The narrative corpus consists of two segments. The first uses the fox and cat stories and the second uses the birds and dogs stories.

Fox-Cat Collection

The fox-cat collection contains 91 transcripts of children`s narratives extracted from 50 monolingual children (native speakers of Bulgarian). They were recorded using a recorder in several kindergartens in Shumen and Varna (north-eastern Bulgaria), in only a few separate cases - at home or in the street. The children are grouped into 3 age groups:

The first group includes 21 children aged 3-4 years – 36 narratives (21 of which without audio, 15 with both audio and transcripts)
The second group includes 23 children aged 4-5 years - 43 narratives (10 of which without audio, 33 with both audio and transcripts);
The third group includes 6 children aged 5-6 years - 12 narratives (with both audio and transcripts).

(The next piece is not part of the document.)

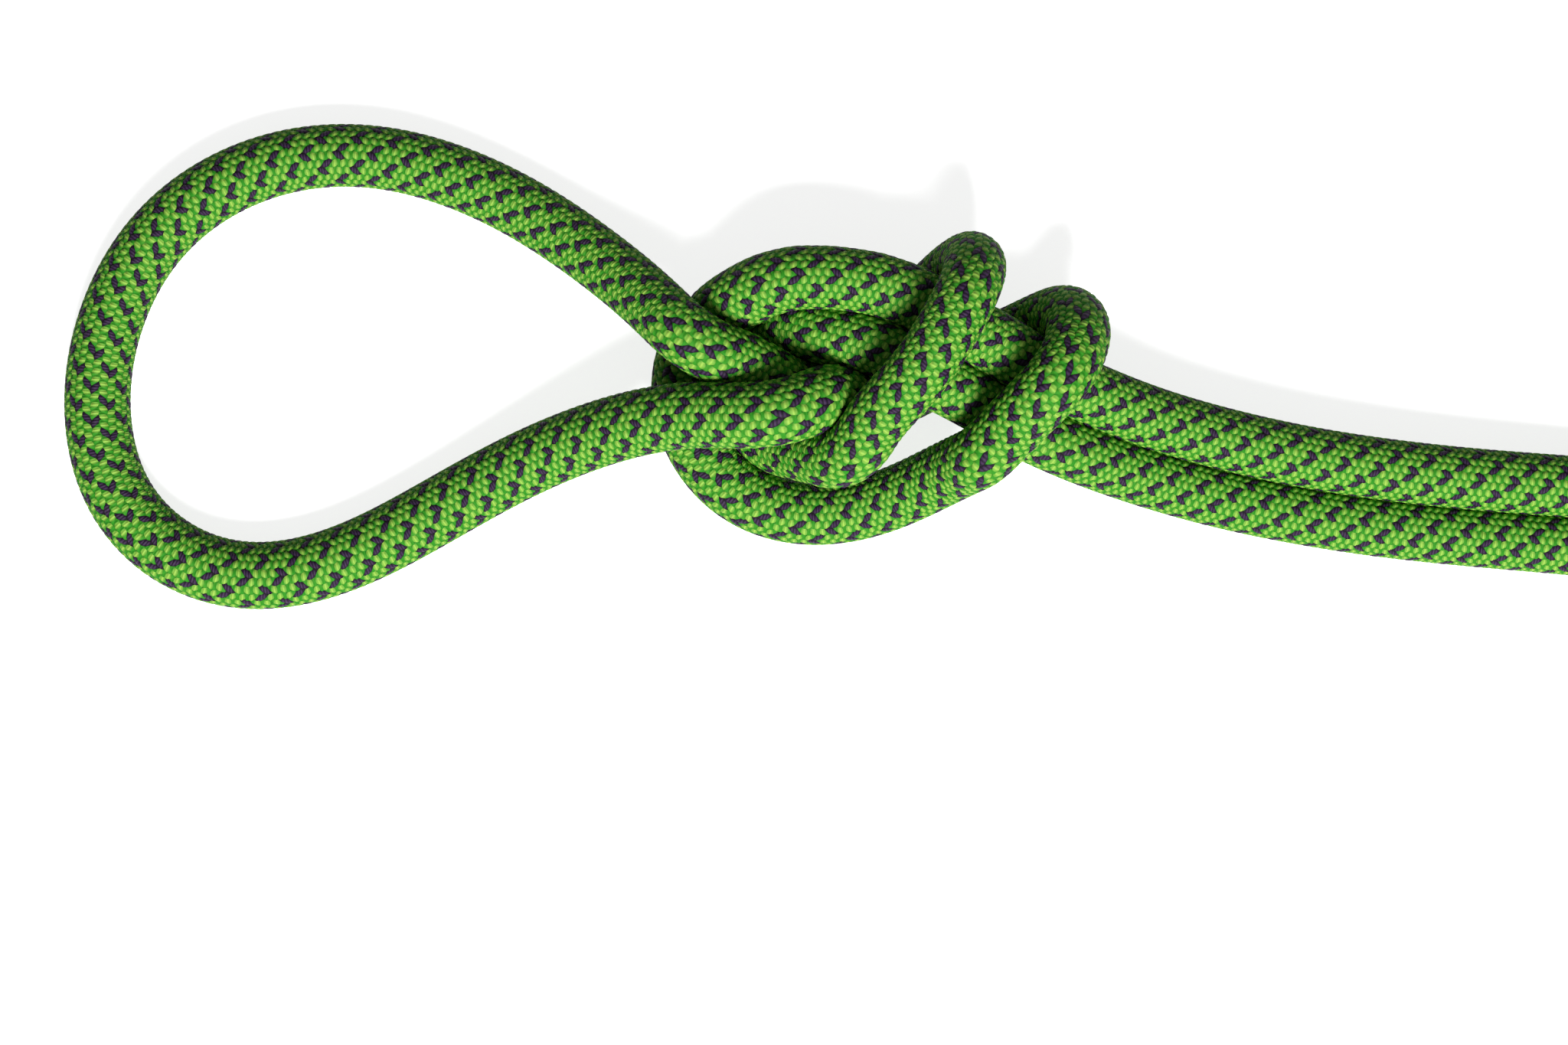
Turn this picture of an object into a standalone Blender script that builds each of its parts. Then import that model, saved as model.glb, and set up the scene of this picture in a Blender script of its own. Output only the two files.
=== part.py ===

The corpus has as its basis 2 pictorial stories, each of which contains 6 black-and-white illustrations without text. Namely, the Cat Story (Hickmann 2002) and the Fox Story (developed by the research team of the ZAS-Berlin headed by D. Bittner and first published in Gülzow & Gagarina 2007). Future work will use the the Baby Birds Story and the Dogs Story from the ZAS MAIN study in the CHILDES Biling folder.

Dog-Birds Collection

The second collection uses the the Baby Birds Story and the Dogs Story from the ZAS MAIN study. It contains narratives from 71 children. They were recorded using a recorder in the kindergarten and at home, in the street in Shumen, Razgrad, Varna, Loznitsa, Burgas. The children are grouped into 5 age groups:

The first group includes 6 children aged 3-4 years – 12 narratives (with both audio and transcripts);
The second group includes 4 children aged 4-5 years - 8 narratives (with both audio and transcripts);
The third group includes 21 children aged 5-6 years – 42 narratives (with both audio and transcripts);
The fourth group includes 27 children aged 6-7 years – 54 narratives (with both audio and transcripts);
The fifth group includes 13 children aged 7-8 years – 26 narratives (1 of which without audio, 25 with both audio and transcripts).